Lawsuits and public pressure
In Granbury, which is inside Hood County but incorporated, residents sued the city after officials approved rezoning 2,100 acres for a potential data center. The lawsuit alleges procedural violations, including a “walking quorum” that skirted Texas Open Meetings Act requirements. The case is ongoing.
That’s the paradox: inside city limits, residents have legal standing and zoning protections. Outside city limits, in the unincorporated areas where nearly half of Texas’s planned data centers sit, they have almost nothing.
Failed moratoriums, and one that passed
Hood County tried twice to pass a moratorium on data center construction. Both efforts failed. State Senator Phil King warned the county that it had no constitutional or statutory authority to impose development moratoriums, and he urged the state to intervene if the county tried.
But one rural Texas county recently did something different. In May 2026, a rural county approved a one‑year pause on data center construction in unincorporated areas, citing public safety and public health concerns. County Judge Shane Brassell said the temporary pause would allow officials time to study the effects of data centers before projects move forward.
That county is taking a legal risk, but it also sent a message that some local leaders are willing to fight back.
The 2027 legislative fight
The real battlefield is the Texas Legislature, which meets again in January 2027. Multiple counties, including Hays County, have called on Governor Greg Abbott and lawmakers to give counties more power to regulate zoning, major developments and utilities.
State Representative Erin Zwiener established a Hays County working group to address data center concerns, water use and the authority of cities and counties to respond.
The question isn’t whether data centers will keep coming to rural Texas. The question is whether the Legislature will give counties the tools to say “yes” on their own terms.
Data Center Pros vs. Cons, Honest Look at the Trade‑offs
I promised you an honest article, not a one‑sided rant. So let’s look at both sides of the ledger.
The case for data centers
- Construction jobs , Data centers create thousands of temporary construction jobs, which can be a lifeline for rural economies.
- Tax revenue , Facilities pay property taxes, and some communities have negotiated direct benefit agreements.
- Infrastructure upgrades , Developers sometimes pay for grid improvements and fiber optic buildouts that benefit the broader community.

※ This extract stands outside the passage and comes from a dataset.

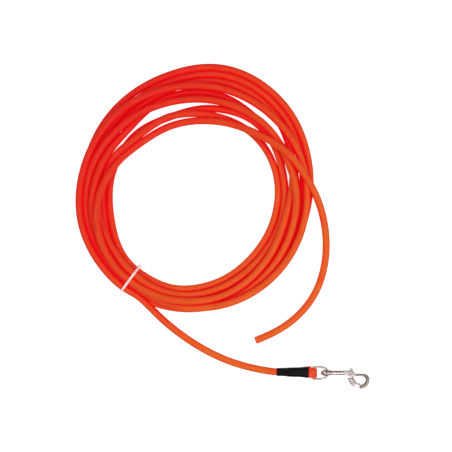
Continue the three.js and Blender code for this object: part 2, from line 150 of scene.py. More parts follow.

- Essential for modern life , As Google’s energy development manager Liz Schwab noted, “You’re checking your email. You’re checking your social media. You’re streaming your favorite service. You’re doing your online banking or health care. All of that relies on data centers”.

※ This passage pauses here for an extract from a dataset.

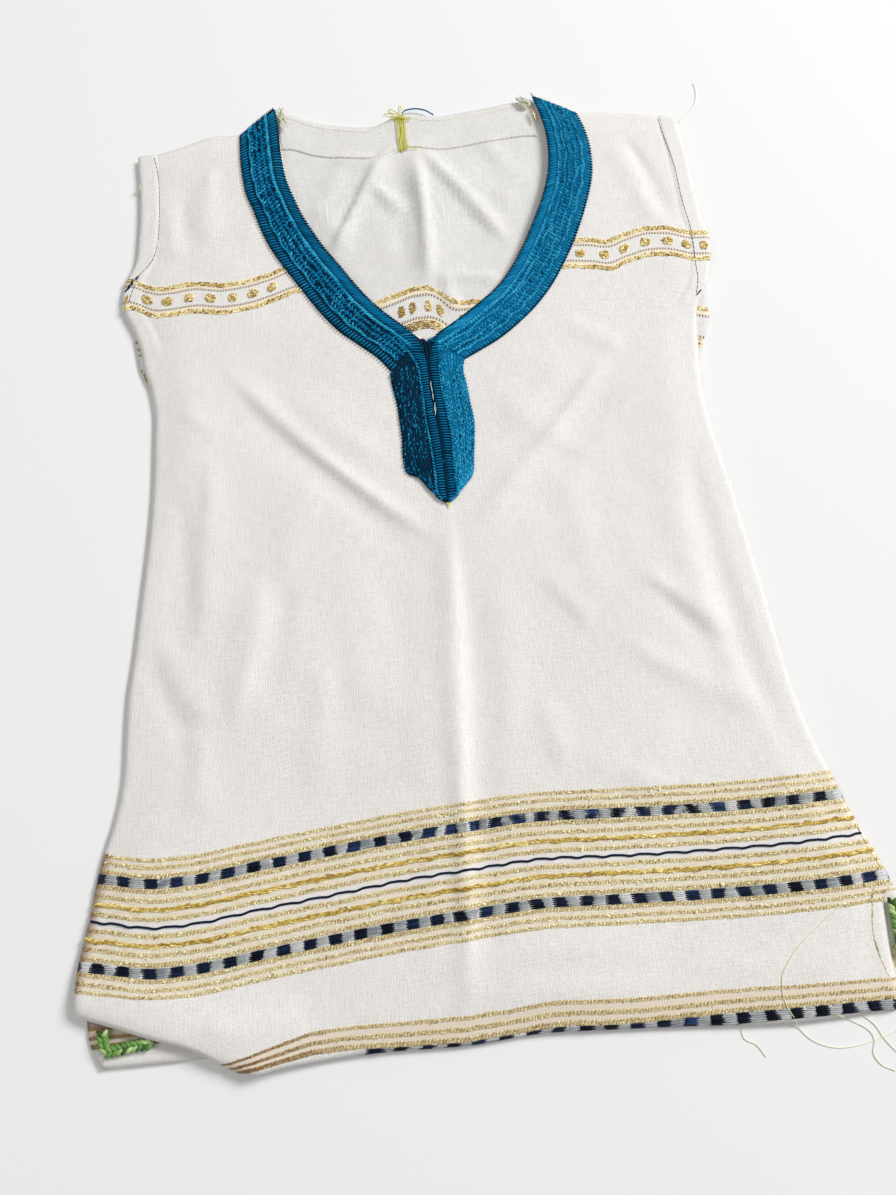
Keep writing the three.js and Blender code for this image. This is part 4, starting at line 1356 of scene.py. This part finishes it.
def goldStitches():
    s, f, b = yarnSizes["gold"], yarnSizes["flash"], bandSizes
    parts = []
    lines = [(bandLevels["hem"] + sign * off, half) for off, half, _ in b["goldLines"] for sign in (1, -1)]
    lines += [(bandLevels["border"] + off, half) for off, half, _ in b["borderLines"]]
    for level, half in lines:
        for lane in (-0.5, 0.5):
            x, y = wovenLine(level + lane * half, 0.1, 14, level, b["twill"] * 0.8, off=lane)
            keep = onFront(x, y) & (chance.random(len(x)) < s["kept"])
            x, y = x[keep] + chance.normal(0, 0.15, keep.sum()), y[keep] + chance.normal(0, 0.14, keep.sum())
            n = len(x)
            turns = axesAlong(np.ones(n), np.gradient(y, x), s["slant"] + chance.normal(0, 0.25, n))
            sizes = beadSizes(s["long"] * half / s["halfLine"] * chance.uniform(0.6, 1.15, n), s)
            # toned darker at the rolled edge, partly pulled threads and partly painted shade where it turns under, and
            # darker towards the turned corner
            darkening = 0.6 * (1 - smooth(0.5, 5, x - frontLeft(y)))
            if level < bandLevels["border"]:
                darkening = darkening + 0.7 * (1 - smooth(-96, -50, x))
            tones = np.clip(0.6 + 0.1 * np.sin(x / 7 + level) + chance.normal(0, 0.25, n) - darkening, -0.3, 1.3)
            parts.append((laid(x, y, frontTop, s["lift"]), turns, sizes, tones))
    # bright flecks where a float catches the light
    x = chance.uniform(-f["reach"], f["reach"], f["count"])
    level = bandLevels["hem"] + chance.choice(f["levels"], f["count"]) + chance.normal(0, 0.4, f["count"])
    y = settle(x, level, frontBend)
    x, y = only((x, y), onFront(x, y))
    n = len(x)
    sizes = beadSizes(chance.uniform(0.7, 1.5, n), f)
    turns = axesAlong(np.ones(n), np.zeros(n), chance.normal(0.5, 0.4, n))
    parts.append((laid(x, y, frontTop, f["lift"]), turns, sizes, np.full(n, f["tone"])))
    strew("gold_twill", grainLow, parts, goldYarn, frontCloth)


def brightLines():  # the loosest yarn, three yellow strands that wander about each other
    s = yarnSizes["bright"]
    parts = []
    for sign in (1, -1):
        for strand in (-1, 0, 1):
            level = bandLevels["hem"] + sign * bandSizes["brightLine"][0] + s["apart"] * strand
            x, y = wovenLine(level, s["wave"], s["waveLength"], sign * 2.0, s["pitch"], off=0.4 * strand)
            y = y + chance.normal(0, 0.14, len(x))
            x, y = only((x, y), onFront(x, y))
            n = len(x)
            slant = s["slant"] * np.where(np.sin(x / 6 + strand) > 0, 1, -0.6) + chance.normal(0, 0.15, n)
            turns = axesAlong(np.ones(n), np.gradient(y, x) * 0.6, slant)
            sizes = beadSizes(s["long"] * chance.uniform(0.7, 1.2, n), s)
            tones = 0.46 + 0.2 * np.sin(x / 8 + strand) + chance.normal(0, 0.24, n)
            parts.append((laid(x, y, frontTop, s["lift"]), turns, sizes, tones))
    strew("bright_yarn", bead, parts, yellowYarn, frontCloth)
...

The case against data centers
- Very few permanent jobs , Once built, data centers employ relatively few people compared to their size. A massive hyperscale facility might have two dozen onsite staff.
- Massive resource consumption , Water and electricity demands strain rural infrastructure and can raise bills for everyone else.
- Tax breaks eat into revenue , In Texas alone, projected losses from data center tax exemptions ballooned from $157 million to over $1 billion in less than two years. Some facilities get 85% property tax abatements.
- No accountability , Texas does not require most data centers to report their water usage. Many negotiations happen behind closed doors.
The Brookings Institution, after a symposium on rural data centers, summarized the tension perfectly: “The central question is not simply whether data centers are ‘good’ or ‘bad,’ but how benefits and risks get allocated”.
Right now, in unincorporated Texas, that allocation heavily favors developers. That’s what Hood County residents are fighting to change.
What You Can Do If Data Centers Are Coming to Your Town
If you live in a rural Texas county, or any rural area facing data center proposals, you’re not completely powerless. Here’s a checklist:
- Find out if you’re in an incorporated city or unincorporated county land. This one fact determines almost everything about your legal standing.
- Attend every public meeting , even the ones where officials say they can’t do anything. Public pressure matters, and developers hate bad PR.
- Organize with neighbors. Hood County residents have packed county meetings, created watchdog groups and coordinated testimony. Strength in numbers.
- Demand transparency. Ask who the developer is. Ask for water and power estimates in writing. Ask who pays for grid upgrades.
- Contact your state representative and senator. The 2027 legislative session is the real lever. Let them know this is a voting issue.
- Explore legal options. If your city is considering a data center, residents in Granbury have shown that lawsuits over procedural violations can at least slow things down.
- Consider incorporation. If you live in unincorporated land targeted for development, residents can explore incorporating as a city, which would give you zoning authority. It’s a long shot, but it’s been discussed in Hood County.
Now he’s looking at a future where all of that becomes “a slab of concrete.” And the officials he elected can’t do a thing about it, unless the law changes.
Texas is about to have a very important conversation about who gets to decide what rural communities look like. Will that conversation happen before the concrete is poured, or after?